_Exercise directions:_ Return every record verbatim.

_Input data:_
○ ○ ○
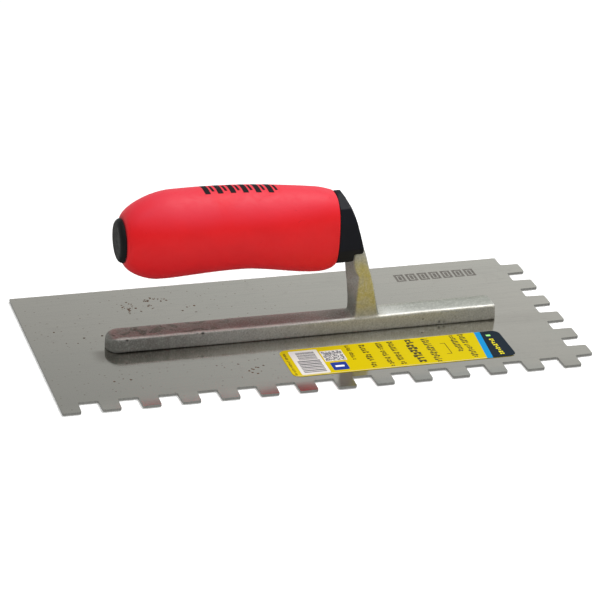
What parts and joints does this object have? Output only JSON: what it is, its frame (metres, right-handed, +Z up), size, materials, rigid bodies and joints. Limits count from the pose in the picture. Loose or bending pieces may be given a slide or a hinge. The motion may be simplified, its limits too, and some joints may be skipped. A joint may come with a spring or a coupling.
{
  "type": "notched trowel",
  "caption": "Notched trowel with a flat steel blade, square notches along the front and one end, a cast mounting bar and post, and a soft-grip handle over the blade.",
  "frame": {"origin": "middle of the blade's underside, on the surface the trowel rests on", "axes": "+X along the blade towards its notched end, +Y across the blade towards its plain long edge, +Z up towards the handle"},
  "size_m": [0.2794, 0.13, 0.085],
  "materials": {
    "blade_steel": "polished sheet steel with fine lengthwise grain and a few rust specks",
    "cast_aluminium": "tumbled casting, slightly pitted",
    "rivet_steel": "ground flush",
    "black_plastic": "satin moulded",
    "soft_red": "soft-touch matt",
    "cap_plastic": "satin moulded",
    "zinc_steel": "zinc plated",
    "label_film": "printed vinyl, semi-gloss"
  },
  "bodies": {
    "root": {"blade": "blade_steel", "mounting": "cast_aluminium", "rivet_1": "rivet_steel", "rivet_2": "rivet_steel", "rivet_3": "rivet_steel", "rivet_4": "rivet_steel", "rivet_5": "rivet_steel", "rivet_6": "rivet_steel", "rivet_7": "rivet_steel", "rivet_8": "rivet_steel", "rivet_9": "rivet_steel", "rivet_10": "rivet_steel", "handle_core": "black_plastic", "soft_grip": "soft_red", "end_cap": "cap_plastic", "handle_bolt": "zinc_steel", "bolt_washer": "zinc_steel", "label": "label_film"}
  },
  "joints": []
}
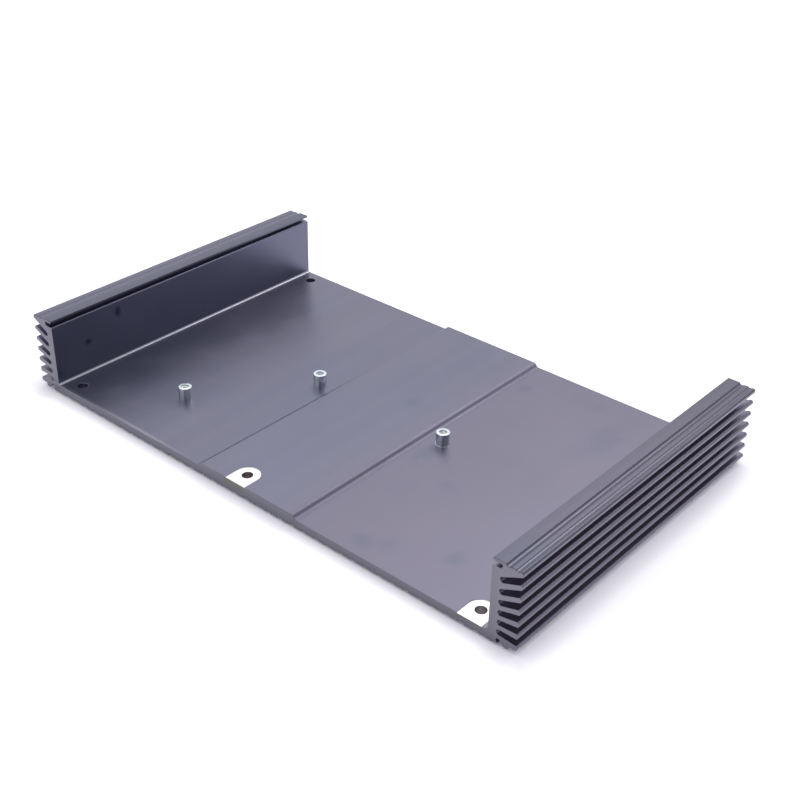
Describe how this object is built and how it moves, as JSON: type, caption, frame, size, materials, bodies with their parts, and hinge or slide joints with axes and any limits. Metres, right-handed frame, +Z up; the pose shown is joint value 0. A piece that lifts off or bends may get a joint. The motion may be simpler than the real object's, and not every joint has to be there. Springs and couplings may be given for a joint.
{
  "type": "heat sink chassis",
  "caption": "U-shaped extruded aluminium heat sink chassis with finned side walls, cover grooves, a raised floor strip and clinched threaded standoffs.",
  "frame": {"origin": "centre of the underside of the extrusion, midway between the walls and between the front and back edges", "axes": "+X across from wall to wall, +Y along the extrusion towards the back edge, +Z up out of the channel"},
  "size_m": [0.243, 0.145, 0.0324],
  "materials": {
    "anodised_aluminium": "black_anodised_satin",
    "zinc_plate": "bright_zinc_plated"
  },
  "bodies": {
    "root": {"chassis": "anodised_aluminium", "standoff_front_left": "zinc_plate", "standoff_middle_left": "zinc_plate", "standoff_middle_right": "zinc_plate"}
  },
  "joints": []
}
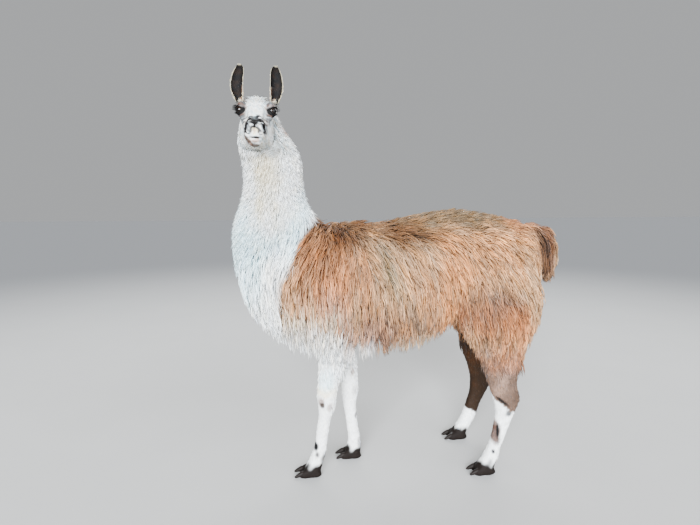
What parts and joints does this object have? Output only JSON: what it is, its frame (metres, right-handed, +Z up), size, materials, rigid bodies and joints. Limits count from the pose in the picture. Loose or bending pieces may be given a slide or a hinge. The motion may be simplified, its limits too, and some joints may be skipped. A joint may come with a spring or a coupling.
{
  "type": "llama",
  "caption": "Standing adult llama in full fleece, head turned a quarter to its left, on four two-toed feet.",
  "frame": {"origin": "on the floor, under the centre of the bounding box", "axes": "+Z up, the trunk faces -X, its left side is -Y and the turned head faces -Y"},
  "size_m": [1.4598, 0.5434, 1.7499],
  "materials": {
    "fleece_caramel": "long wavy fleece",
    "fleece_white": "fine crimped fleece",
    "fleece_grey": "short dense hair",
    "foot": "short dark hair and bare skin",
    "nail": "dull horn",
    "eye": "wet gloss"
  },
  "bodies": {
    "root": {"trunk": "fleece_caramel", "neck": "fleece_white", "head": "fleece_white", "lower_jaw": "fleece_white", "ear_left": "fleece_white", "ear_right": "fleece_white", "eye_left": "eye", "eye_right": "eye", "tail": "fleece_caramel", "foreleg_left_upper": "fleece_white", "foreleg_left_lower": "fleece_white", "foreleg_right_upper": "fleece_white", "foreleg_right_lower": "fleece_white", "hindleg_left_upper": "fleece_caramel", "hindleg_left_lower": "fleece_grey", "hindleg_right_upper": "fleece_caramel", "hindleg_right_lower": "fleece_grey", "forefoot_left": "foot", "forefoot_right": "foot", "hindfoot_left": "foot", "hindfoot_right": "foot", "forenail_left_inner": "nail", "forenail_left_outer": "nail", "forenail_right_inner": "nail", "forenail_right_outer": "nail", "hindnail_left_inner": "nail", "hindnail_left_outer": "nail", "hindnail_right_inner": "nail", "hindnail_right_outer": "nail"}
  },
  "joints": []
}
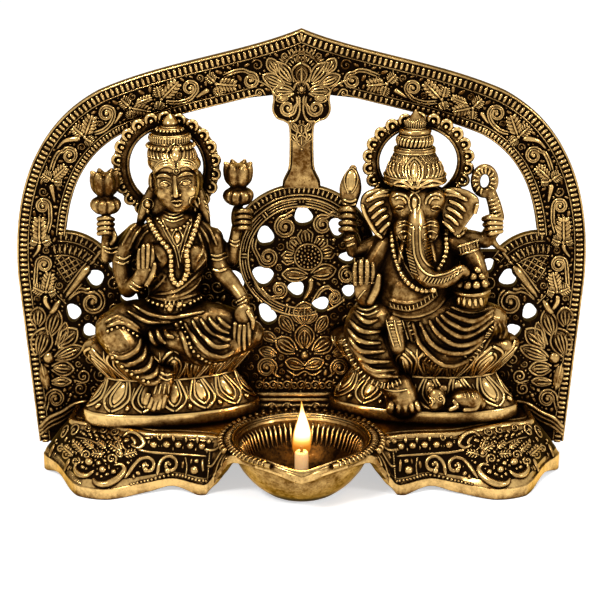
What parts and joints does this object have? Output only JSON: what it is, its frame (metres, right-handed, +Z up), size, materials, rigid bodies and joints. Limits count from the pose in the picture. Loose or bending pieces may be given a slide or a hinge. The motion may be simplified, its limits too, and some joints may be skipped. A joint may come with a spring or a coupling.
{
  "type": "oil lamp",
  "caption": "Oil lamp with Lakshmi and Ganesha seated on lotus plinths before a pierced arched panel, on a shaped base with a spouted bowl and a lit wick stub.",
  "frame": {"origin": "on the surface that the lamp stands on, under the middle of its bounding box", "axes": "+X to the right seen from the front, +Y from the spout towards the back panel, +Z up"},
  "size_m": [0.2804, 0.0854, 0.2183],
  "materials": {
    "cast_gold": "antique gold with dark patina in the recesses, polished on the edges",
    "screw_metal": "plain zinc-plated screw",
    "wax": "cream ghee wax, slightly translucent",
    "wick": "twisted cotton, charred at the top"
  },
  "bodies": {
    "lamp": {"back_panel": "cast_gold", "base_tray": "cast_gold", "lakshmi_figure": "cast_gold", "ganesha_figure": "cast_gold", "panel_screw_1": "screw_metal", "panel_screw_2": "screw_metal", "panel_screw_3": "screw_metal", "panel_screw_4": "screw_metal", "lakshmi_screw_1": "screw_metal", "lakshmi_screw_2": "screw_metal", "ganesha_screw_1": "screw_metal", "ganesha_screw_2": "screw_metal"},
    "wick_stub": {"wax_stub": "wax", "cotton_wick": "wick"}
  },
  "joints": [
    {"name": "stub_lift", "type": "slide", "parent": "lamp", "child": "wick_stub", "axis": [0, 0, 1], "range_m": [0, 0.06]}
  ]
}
○ ○ ○
_Final result:_
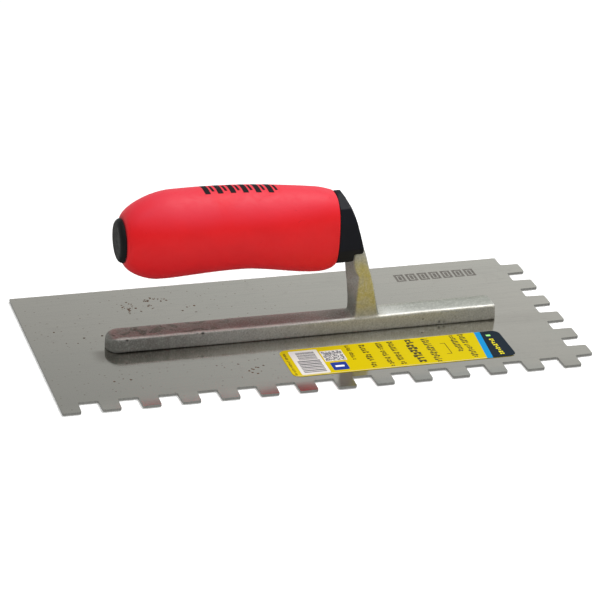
What parts and joints does this object have? Output only JSON: what it is, its frame (metres, right-handed, +Z up), size, materials, rigid bodies and joints. Limits count from the pose in the picture. Loose or bending pieces may be given a slide or a hinge. The motion may be simplified, its limits too, and some joints may be skipped. A joint may come with a spring or a coupling.
{
  "type": "notched trowel",
  "caption": "Notched trowel with a flat steel blade, square notches along the front and one end, a cast mounting bar and post, and a soft-grip handle over the blade.",
  "frame": {"origin": "middle of the blade's underside, on the surface the trowel rests on", "axes": "+X along the blade towards its notched end, +Y across the blade towards its plain long edge, +Z up towards the handle"},
  "size_m": [0.2794, 0.13, 0.085],
  "materials": {
    "blade_steel": "polished sheet steel with fine lengthwise grain and a few rust specks",
    "cast_aluminium": "tumbled casting, slightly pitted",
    "rivet_steel": "ground flush",
    "black_plastic": "satin moulded",
    "soft_red": "soft-touch matt",
    "cap_plastic": "satin moulded",
    "zinc_steel": "zinc plated",
    "label_film": "printed vinyl, semi-gloss"
  },
  "bodies": {
    "root": {"blade": "blade_steel", "mounting": "cast_aluminium", "rivet_1": "rivet_steel", "rivet_2": "rivet_steel", "rivet_3": "rivet_steel", "rivet_4": "rivet_steel", "rivet_5": "rivet_steel", "rivet_6": "rivet_steel", "rivet_7": "rivet_steel", "rivet_8": "rivet_steel", "rivet_9": "rivet_steel", "rivet_10": "rivet_steel", "handle_core": "black_plastic", "soft_grip": "soft_red", "end_cap": "cap_plastic", "handle_bolt": "zinc_steel", "bolt_washer": "zinc_steel", "label": "label_film"}
  },
  "joints": []
}
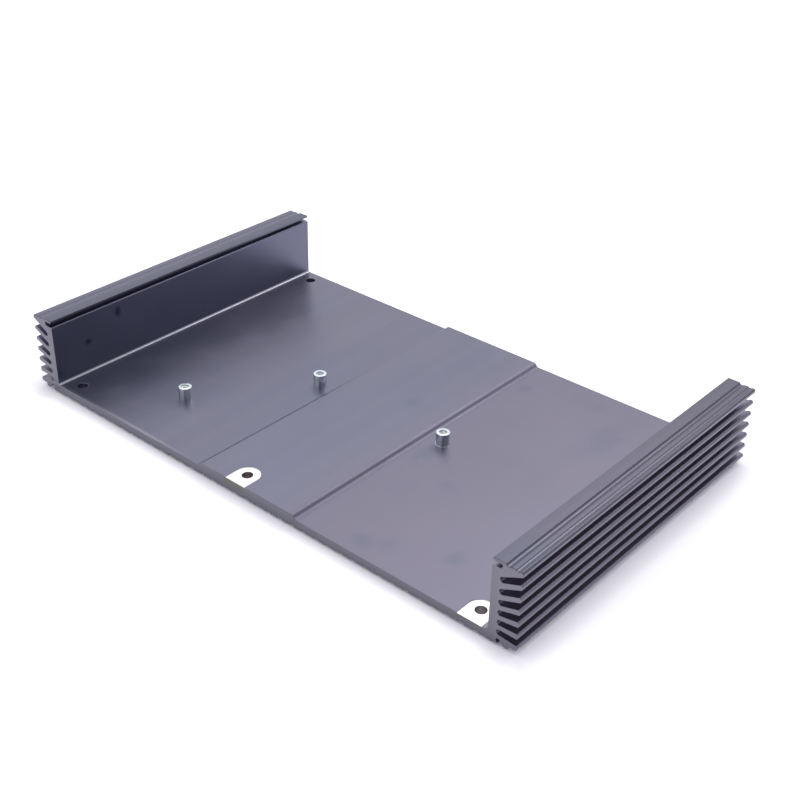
Describe how this object is built and how it moves, as JSON: type, caption, frame, size, materials, bodies with their parts, and hinge or slide joints with axes and any limits. Metres, right-handed frame, +Z up; the pose shown is joint value 0. A piece that lifts off or bends may get a joint. The motion may be simpler than the real object's, and not every joint has to be there. Springs and couplings may be given for a joint.
{
  "type": "heat sink chassis",
  "caption": "U-shaped extruded aluminium heat sink chassis with finned side walls, cover grooves, a raised floor strip and clinched threaded standoffs.",
  "frame": {"origin": "centre of the underside of the extrusion, midway between the walls and between the front and back edges", "axes": "+X across from wall to wall, +Y along the extrusion towards the back edge, +Z up out of the channel"},
  "size_m": [0.243, 0.145, 0.0324],
  "materials": {
    "anodised_aluminium": "black_anodised_satin",
    "zinc_plate": "bright_zinc_plated"
  },
  "bodies": {
    "root": {"chassis": "anodised_aluminium", "standoff_front_left": "zinc_plate", "standoff_middle_left": "zinc_plate", "standoff_middle_right": "zinc_plate"}
  },
  "joints": []
}
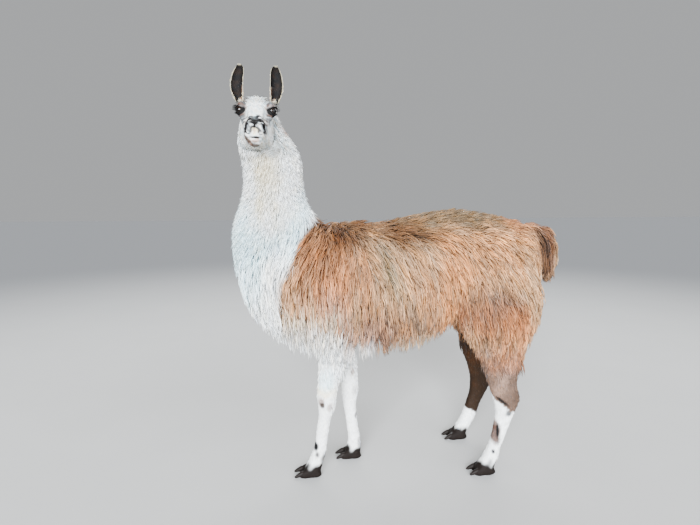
What parts and joints does this object have? Output only JSON: what it is, its frame (metres, right-handed, +Z up), size, materials, rigid bodies and joints. Limits count from the pose in the picture. Loose or bending pieces may be given a slide or a hinge. The motion may be simplified, its limits too, and some joints may be skipped. A joint may come with a spring or a coupling.
{
  "type": "llama",
  "caption": "Standing adult llama in full fleece, head turned a quarter to its left, on four two-toed feet.",
  "frame": {"origin": "on the floor, under the centre of the bounding box", "axes": "+Z up, the trunk faces -X, its left side is -Y and the turned head faces -Y"},
  "size_m": [1.4598, 0.5434, 1.7499],
  "materials": {
    "fleece_caramel": "long wavy fleece",
    "fleece_white": "fine crimped fleece",
    "fleece_grey": "short dense hair",
    "foot": "short dark hair and bare skin",
    "nail": "dull horn",
    "eye": "wet gloss"
  },
  "bodies": {
    "root": {"trunk": "fleece_caramel", "neck": "fleece_white", "head": "fleece_white", "lower_jaw": "fleece_white", "ear_left": "fleece_white", "ear_right": "fleece_white", "eye_left": "eye", "eye_right": "eye", "tail": "fleece_caramel", "foreleg_left_upper": "fleece_white", "foreleg_left_lower": "fleece_white", "foreleg_right_upper": "fleece_white", "foreleg_right_lower": "fleece_white", "hindleg_left_upper": "fleece_caramel", "hindleg_left_lower": "fleece_grey", "hindleg_right_upper": "fleece_caramel", "hindleg_right_lower": "fleece_grey", "forefoot_left": "foot", "forefoot_right": "foot", "hindfoot_left": "foot", "hindfoot_right": "foot", "forenail_left_inner": "nail", "forenail_left_outer": "nail", "forenail_right_inner": "nail", "forenail_right_outer": "nail", "hindnail_left_inner": "nail", "hindnail_left_outer": "nail", "hindnail_right_inner": "nail", "hindnail_right_outer": "nail"}
  },
  "joints": []
}
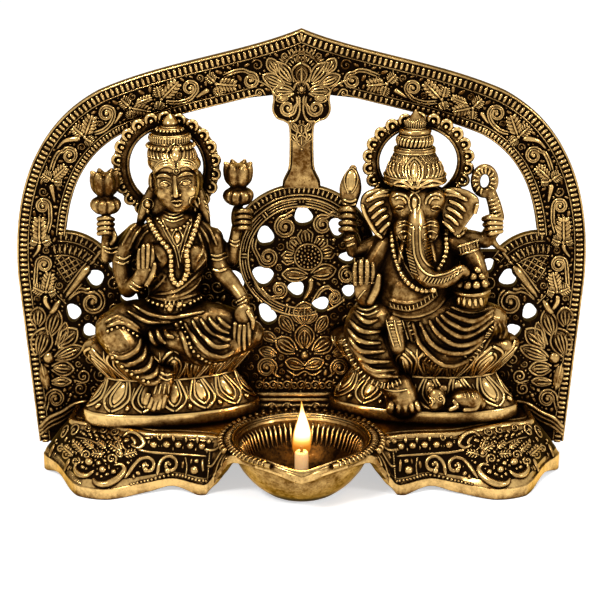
What parts and joints does this object have? Output only JSON: what it is, its frame (metres, right-handed, +Z up), size, materials, rigid bodies and joints. Limits count from the pose in the picture. Loose or bending pieces may be given a slide or a hinge. The motion may be simplified, its limits too, and some joints may be skipped. A joint may come with a spring or a coupling.
{
  "type": "oil lamp",
  "caption": "Oil lamp with Lakshmi and Ganesha seated on lotus plinths before a pierced arched panel, on a shaped base with a spouted bowl and a lit wick stub.",
  "frame": {"origin": "on the surface that the lamp stands on, under the middle of its bounding box", "axes": "+X to the right seen from the front, +Y from the spout towards the back panel, +Z up"},
  "size_m": [0.2804, 0.0854, 0.2183],
  "materials": {
    "cast_gold": "antique gold with dark patina in the recesses, polished on the edges",
    "screw_metal": "plain zinc-plated screw",
    "wax": "cream ghee wax, slightly translucent",
    "wick": "twisted cotton, charred at the top"
  },
  "bodies": {
    "lamp": {"back_panel": "cast_gold", "base_tray": "cast_gold", "lakshmi_figure": "cast_gold", "ganesha_figure": "cast_gold", "panel_screw_1": "screw_metal", "panel_screw_2": "screw_metal", "panel_screw_3": "screw_metal", "panel_screw_4": "screw_metal", "lakshmi_screw_1": "screw_metal", "lakshmi_screw_2": "screw_metal", "ganesha_screw_1": "screw_metal", "ganesha_screw_2": "screw_metal"},
    "wick_stub": {"wax_stub": "wax", "cotton_wick": "wick"}
  },
  "joints": [
    {"name": "stub_lift", "type": "slide", "parent": "lamp", "child": "wick_stub", "axis": [0, 0, 1], "range_m": [0, 0.06]}
  ]
}